EXERCISE DESCRIPTION: Would you output the whole listing below, exactly as it reads?

RAW DATA:
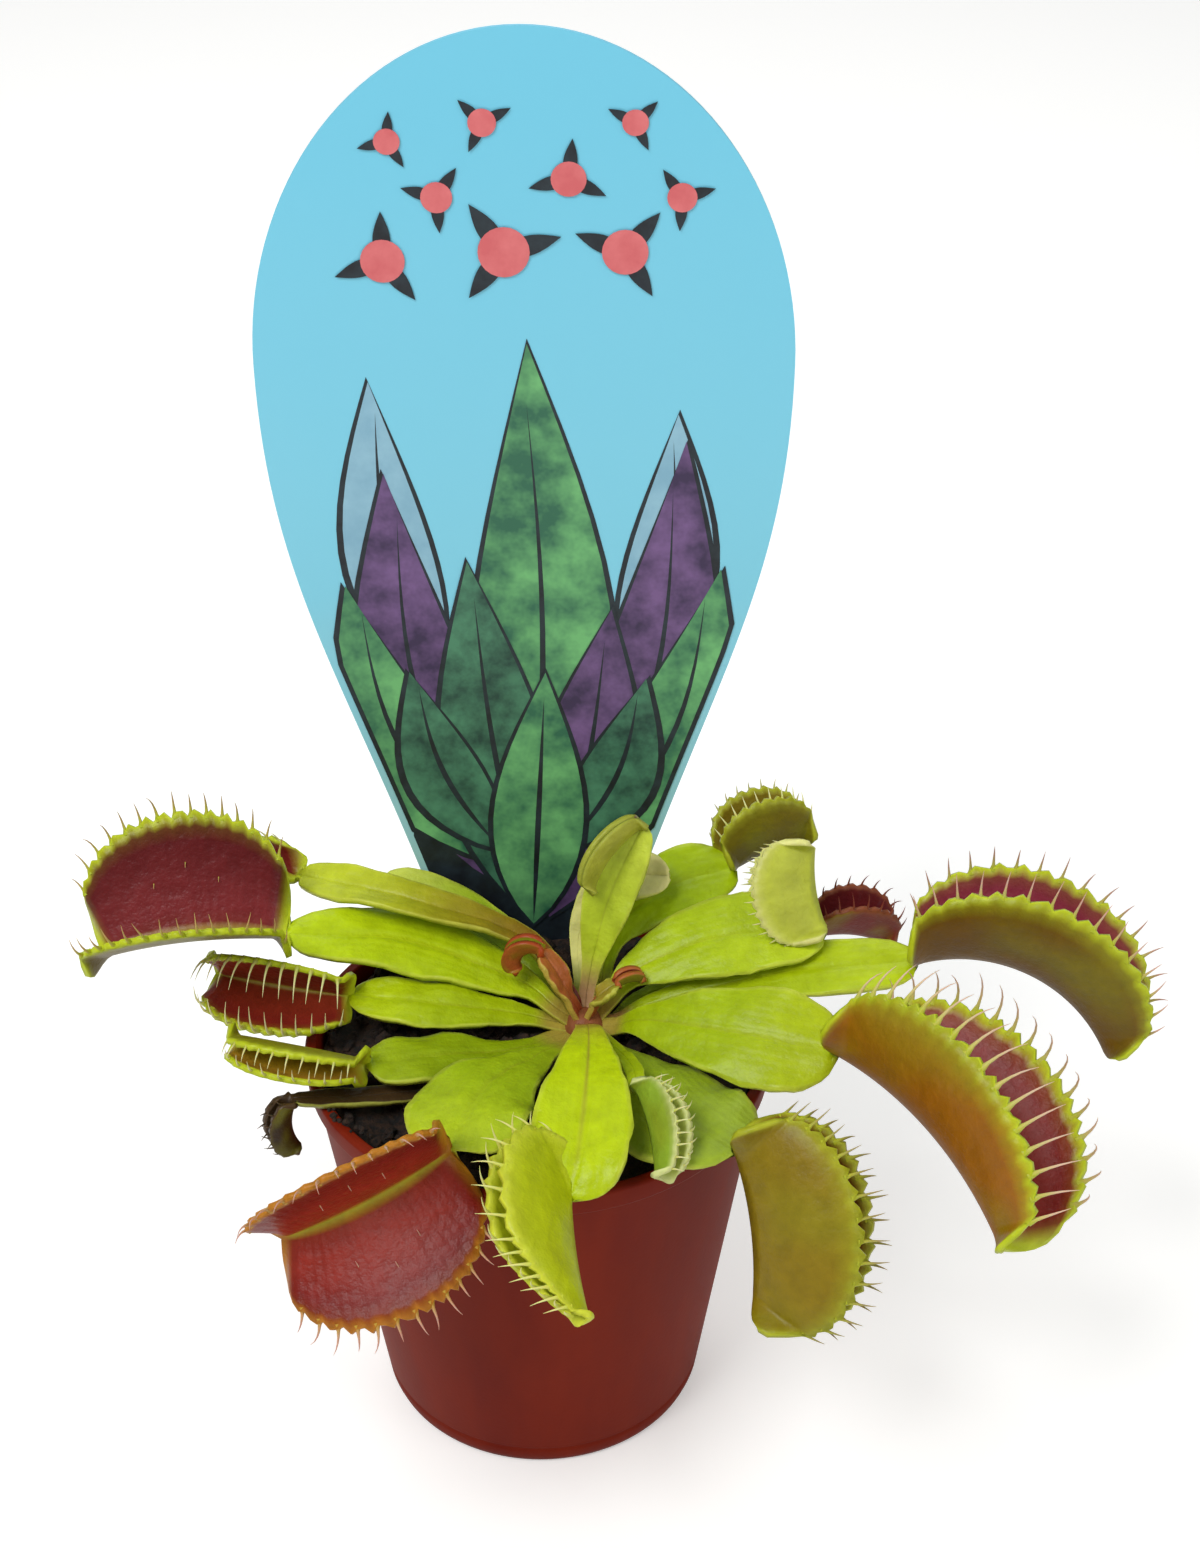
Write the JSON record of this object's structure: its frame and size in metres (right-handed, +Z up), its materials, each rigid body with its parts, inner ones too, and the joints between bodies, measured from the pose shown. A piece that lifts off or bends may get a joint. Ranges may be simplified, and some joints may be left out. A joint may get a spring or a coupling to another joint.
{
  "type": "potted venus flytrap",
  "caption": "Venus flytrap rosette with open and closed traps in a small tapered nursery pot of peat, with a tall teardrop plant label.",
  "frame": {"origin": "centre of the pot's flat underside", "axes": "+Z up through the pot, -Y towards the side that the label's printed face looks to"},
  "size_m": [0.13, 0.0729, 0.1629],
  "materials": {
    "terracotta_plastic": "satin moulded polypropylene",
    "peat": "damp loose peat",
    "crown_tissue": "satin plant tissue",
    "label_plastic": "printed sheet polystyrene",
    "leaf_green": "waxy living leaf"
  },
  "bodies": {
    "root": {"pot": "terracotta_plastic", "soil": "peat", "crown": "crown_tissue", "plant_label": "label_plastic", "leaf_left": "leaf_green", "leaf_left_back": "leaf_green", "leaf_left_low": "leaf_green", "leaf_left_front": "leaf_green", "leaf_front_left": "leaf_green", "leaf_front": "leaf_green", "leaf_front_right": "leaf_green", "leaf_right": "leaf_green", "leaf_far_right": "leaf_green", "leaf_right_back": "leaf_green", "leaf_back": "leaf_green", "leaf_back_low": "leaf_green", "leaf_centre": "leaf_green", "leaf_back_left": "leaf_green", "leaf_small_front": "leaf_green", "leaf_young_hook": "leaf_green", "leaf_young_bud": "leaf_green", "leaf_small_back_left": "leaf_green", "leaf_narrow_back": "leaf_green", "leaf_dead": "leaf_green"}
  },
  "joints": []
}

RIGHT ANSWER:
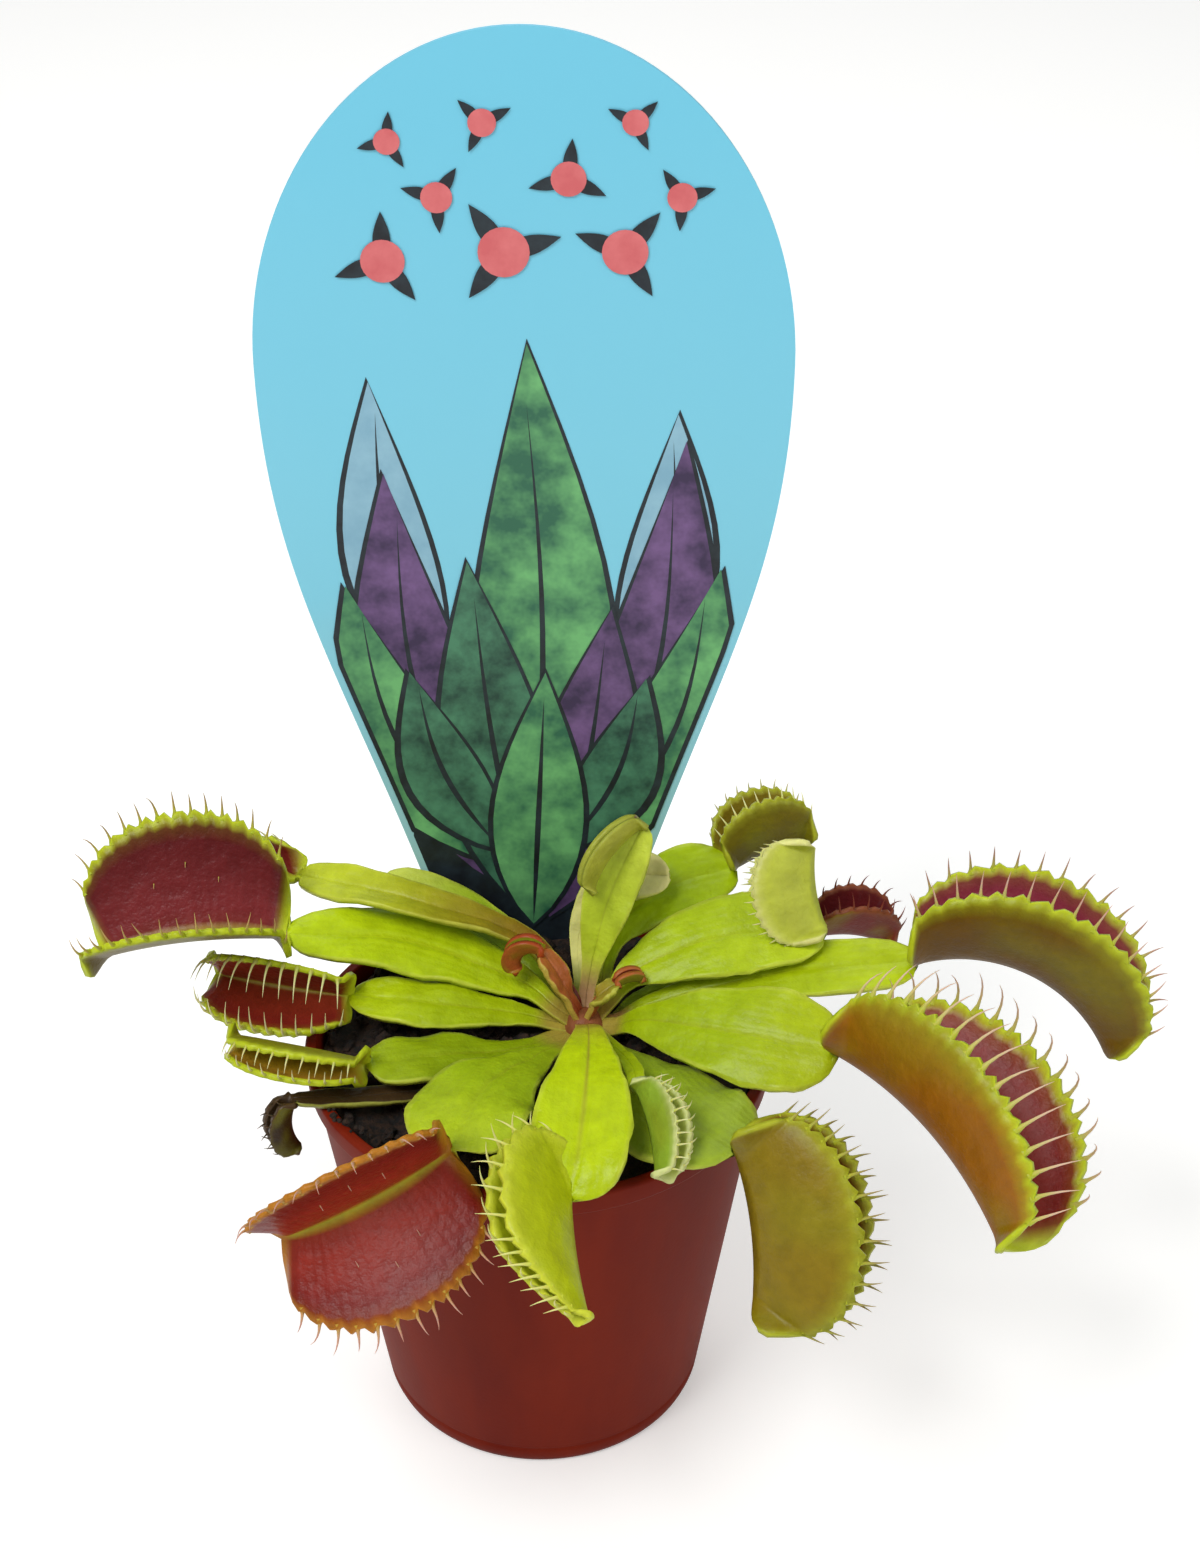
Write the JSON record of this object's structure: its frame and size in metres (right-handed, +Z up), its materials, each rigid body with its parts, inner ones too, and the joints between bodies, measured from the pose shown. A piece that lifts off or bends may get a joint. Ranges may be simplified, and some joints may be left out. A joint may get a spring or a coupling to another joint.
{
  "type": "potted venus flytrap",
  "caption": "Venus flytrap rosette with open and closed traps in a small tapered nursery pot of peat, with a tall teardrop plant label.",
  "frame": {"origin": "centre of the pot's flat underside", "axes": "+Z up through the pot, -Y towards the side that the label's printed face looks to"},
  "size_m": [0.13, 0.0729, 0.1629],
  "materials": {
    "terracotta_plastic": "satin moulded polypropylene",
    "peat": "damp loose peat",
    "crown_tissue": "satin plant tissue",
    "label_plastic": "printed sheet polystyrene",
    "leaf_green": "waxy living leaf"
  },
  "bodies": {
    "root": {"pot": "terracotta_plastic", "soil": "peat", "crown": "crown_tissue", "plant_label": "label_plastic", "leaf_left": "leaf_green", "leaf_left_back": "leaf_green", "leaf_left_low": "leaf_green", "leaf_left_front": "leaf_green", "leaf_front_left": "leaf_green", "leaf_front": "leaf_green", "leaf_front_right": "leaf_green", "leaf_right": "leaf_green", "leaf_far_right": "leaf_green", "leaf_right_back": "leaf_green", "leaf_back": "leaf_green", "leaf_back_low": "leaf_green", "leaf_centre": "leaf_green", "leaf_back_left": "leaf_green", "leaf_small_front": "leaf_green", "leaf_young_hook": "leaf_green", "leaf_young_bud": "leaf_green", "leaf_small_back_left": "leaf_green", "leaf_narrow_back": "leaf_green", "leaf_dead": "leaf_green"}
  },
  "joints": []
}